I am sure, though, that for many Israeli citizens, Ahmadinejad’s bellicosity seemed particularly threatening, on a day in which a Palestinian suicide bomber killed five Israeli civilians in a vegetable market in Hadera. The five were: Michael Koifman, 68; Perahiya Makhlouf, 53; Sabiha Nissim, 66; Jamil Muhammed Qa’adan, 48; and Yaakov Rahmani, 68. (Demographically, a fairly representative portion of the late-middle-age segment of Israeli society: one Palestinian Israeli and four Jewish Israelis, two or more of them apparently with Mizrachi links.)
Those killings were in direct contravention of all the provisions of international humanitarian law. IHL lays on all who take up arms (“combatants”) a positive duty to avoid causing harm to noncombatants– no matter how “just” the cause is that the combatant thinks he or she is fighting for. (And let’s face it, not many people lay their lives on the line for a cause they recognize to be unjust: nearly all combatants think they are fighting for a “just” cause. The vast bulk of IHL does not speak to that issue of just-ness; but it does lay down strict limits on how the cause can be fought for.)
Anyhway, my sincere condolences to the families of the slain Israelis. May they somehow find comfort in their bereavement.
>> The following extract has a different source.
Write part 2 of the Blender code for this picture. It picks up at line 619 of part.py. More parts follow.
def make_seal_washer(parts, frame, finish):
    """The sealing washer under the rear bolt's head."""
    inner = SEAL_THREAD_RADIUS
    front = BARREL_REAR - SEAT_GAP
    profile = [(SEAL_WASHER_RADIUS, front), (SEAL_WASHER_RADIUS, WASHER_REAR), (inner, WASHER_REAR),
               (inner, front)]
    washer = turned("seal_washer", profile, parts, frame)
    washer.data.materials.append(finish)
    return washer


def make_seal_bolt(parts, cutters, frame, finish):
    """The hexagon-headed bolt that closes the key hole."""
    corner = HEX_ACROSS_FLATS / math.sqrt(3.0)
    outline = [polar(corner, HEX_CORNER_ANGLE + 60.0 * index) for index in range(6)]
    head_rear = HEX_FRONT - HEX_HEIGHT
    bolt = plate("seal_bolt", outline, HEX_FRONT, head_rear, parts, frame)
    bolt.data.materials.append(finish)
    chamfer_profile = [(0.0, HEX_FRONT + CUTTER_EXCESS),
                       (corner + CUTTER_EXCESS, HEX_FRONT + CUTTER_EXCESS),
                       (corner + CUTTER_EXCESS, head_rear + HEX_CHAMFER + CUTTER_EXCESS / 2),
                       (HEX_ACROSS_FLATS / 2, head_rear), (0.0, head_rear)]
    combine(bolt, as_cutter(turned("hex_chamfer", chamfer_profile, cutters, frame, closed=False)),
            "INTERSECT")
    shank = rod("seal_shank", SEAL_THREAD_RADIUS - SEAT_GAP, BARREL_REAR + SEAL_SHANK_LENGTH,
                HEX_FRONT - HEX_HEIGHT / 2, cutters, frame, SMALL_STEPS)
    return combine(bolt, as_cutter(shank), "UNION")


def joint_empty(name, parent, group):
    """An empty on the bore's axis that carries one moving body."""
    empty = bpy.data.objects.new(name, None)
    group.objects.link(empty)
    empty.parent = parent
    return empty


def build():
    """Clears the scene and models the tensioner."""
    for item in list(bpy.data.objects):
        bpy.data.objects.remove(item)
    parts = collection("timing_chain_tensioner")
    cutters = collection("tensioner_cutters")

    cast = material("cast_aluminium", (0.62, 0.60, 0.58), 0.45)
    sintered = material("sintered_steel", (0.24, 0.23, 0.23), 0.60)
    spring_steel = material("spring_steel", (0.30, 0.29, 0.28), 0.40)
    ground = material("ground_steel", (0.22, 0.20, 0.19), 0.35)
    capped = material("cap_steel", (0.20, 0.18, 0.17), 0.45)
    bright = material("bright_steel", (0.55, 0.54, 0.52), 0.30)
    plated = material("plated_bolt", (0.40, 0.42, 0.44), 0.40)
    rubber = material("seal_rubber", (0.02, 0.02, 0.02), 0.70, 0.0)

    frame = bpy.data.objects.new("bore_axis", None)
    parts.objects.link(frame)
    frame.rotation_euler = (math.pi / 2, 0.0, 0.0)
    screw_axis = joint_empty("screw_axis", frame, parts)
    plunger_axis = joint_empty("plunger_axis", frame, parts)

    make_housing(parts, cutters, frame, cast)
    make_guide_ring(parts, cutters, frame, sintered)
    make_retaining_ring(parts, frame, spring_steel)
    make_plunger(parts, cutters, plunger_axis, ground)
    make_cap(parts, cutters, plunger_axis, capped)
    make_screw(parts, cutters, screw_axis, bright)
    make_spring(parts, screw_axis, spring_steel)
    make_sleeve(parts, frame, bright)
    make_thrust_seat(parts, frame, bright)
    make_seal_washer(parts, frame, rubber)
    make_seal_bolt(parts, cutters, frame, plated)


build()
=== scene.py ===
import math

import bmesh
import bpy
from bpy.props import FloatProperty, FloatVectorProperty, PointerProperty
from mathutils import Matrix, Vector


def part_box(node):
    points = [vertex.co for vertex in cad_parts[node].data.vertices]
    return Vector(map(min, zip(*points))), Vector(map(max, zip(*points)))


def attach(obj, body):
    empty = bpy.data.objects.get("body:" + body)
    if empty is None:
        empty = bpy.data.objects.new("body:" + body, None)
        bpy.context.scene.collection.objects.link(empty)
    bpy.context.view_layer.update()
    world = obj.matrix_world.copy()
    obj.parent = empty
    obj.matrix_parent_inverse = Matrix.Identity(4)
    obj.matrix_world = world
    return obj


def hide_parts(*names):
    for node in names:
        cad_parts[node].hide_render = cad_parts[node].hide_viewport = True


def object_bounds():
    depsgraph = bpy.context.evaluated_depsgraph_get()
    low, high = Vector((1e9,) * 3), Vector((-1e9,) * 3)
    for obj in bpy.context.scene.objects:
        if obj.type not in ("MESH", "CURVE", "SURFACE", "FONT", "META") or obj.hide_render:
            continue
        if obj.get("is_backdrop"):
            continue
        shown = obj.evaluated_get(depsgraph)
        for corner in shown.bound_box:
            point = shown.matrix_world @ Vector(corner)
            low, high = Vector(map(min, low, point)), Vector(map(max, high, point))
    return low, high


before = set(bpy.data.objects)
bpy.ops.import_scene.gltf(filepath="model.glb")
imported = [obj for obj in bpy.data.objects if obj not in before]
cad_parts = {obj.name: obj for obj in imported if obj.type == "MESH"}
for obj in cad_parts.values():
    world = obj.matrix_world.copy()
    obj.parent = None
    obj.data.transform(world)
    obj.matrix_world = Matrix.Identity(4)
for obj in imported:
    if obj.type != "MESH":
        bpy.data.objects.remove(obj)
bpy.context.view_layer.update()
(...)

At a broad political level, meanwhile, it’s evident that hateful, inciting rhetoric like that used by Ahmadinejad has the potential to have the following very harmful effects:
(1) Stirring up militants in the Palestinian community and elsewhere who will likely become more convinced not only that their use of illegal forms of violence against Israeli noncombatants is justified, but also that perhaps it can lead to a situation in which the state power of a major Middle Eastern state might also be put at the disposal of their militancy;
(2) Aggravating the general level of fearfulness in an already fear-traumatized Israeli society, whose members will likely become even more supportive of hardline measures against the Palestinians, if they see Palestinian political activism of all kinds as somehow linked to Ahmadinejad’s campaign of hate;
(3) Increasing the acceptability of the argument that Israel “needs” to keep a robust nuclear arsenal because it faces an “existential” threat from outside;
(4) Increasing the willingness of leading states in the Security Council to act harshly against Iran on a number of different issues.
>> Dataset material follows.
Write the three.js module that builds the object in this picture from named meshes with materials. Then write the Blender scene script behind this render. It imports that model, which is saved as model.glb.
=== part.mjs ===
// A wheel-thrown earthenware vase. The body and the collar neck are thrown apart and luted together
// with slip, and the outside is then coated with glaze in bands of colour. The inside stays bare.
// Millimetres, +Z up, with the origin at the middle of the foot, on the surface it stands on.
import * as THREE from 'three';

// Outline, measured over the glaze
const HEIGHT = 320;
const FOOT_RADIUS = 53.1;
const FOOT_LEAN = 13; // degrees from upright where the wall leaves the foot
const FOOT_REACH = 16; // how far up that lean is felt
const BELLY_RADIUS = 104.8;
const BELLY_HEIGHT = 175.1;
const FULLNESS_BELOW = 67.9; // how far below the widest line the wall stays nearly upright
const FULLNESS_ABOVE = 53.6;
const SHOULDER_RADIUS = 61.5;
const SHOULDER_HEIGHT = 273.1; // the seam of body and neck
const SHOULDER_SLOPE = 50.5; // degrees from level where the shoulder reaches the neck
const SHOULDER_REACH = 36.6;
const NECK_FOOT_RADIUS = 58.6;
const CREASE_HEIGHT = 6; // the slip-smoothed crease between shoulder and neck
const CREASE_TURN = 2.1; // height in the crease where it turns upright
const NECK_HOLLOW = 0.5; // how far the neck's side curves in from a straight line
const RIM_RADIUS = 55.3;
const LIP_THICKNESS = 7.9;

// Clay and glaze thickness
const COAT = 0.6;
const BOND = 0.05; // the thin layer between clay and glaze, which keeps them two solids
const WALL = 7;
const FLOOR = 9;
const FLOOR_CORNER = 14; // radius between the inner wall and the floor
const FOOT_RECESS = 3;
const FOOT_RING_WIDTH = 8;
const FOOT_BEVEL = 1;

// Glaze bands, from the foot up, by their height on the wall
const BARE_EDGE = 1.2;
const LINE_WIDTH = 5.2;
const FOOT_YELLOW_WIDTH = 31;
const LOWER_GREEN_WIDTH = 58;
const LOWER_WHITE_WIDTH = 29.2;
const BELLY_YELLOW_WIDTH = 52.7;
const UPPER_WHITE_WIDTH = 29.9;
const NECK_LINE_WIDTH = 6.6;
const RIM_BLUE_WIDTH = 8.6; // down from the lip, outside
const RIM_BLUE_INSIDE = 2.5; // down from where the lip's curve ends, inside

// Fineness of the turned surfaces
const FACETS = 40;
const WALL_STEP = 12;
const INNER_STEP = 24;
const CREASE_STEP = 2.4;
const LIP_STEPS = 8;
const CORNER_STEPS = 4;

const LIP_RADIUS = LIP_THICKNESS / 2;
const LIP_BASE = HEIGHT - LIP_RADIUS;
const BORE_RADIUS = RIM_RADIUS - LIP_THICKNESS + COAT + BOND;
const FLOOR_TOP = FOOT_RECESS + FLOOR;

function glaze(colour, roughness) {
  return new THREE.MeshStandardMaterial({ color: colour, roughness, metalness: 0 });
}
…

Given all these disastrous kinds of fallout that one can expect from Ahmadinejad’s statement, I have to hope that there are cooler heads within the Iranian ruling apparatus who will finds ways to (1) persuade him to moderate the thrust and tone of his rhetoric; (2) ensure that Iran’s military capabilities are under solid and responsible command and control; and (3) reassure all other states that Iran does indeed intend to be a responsible and constructive member of the international community.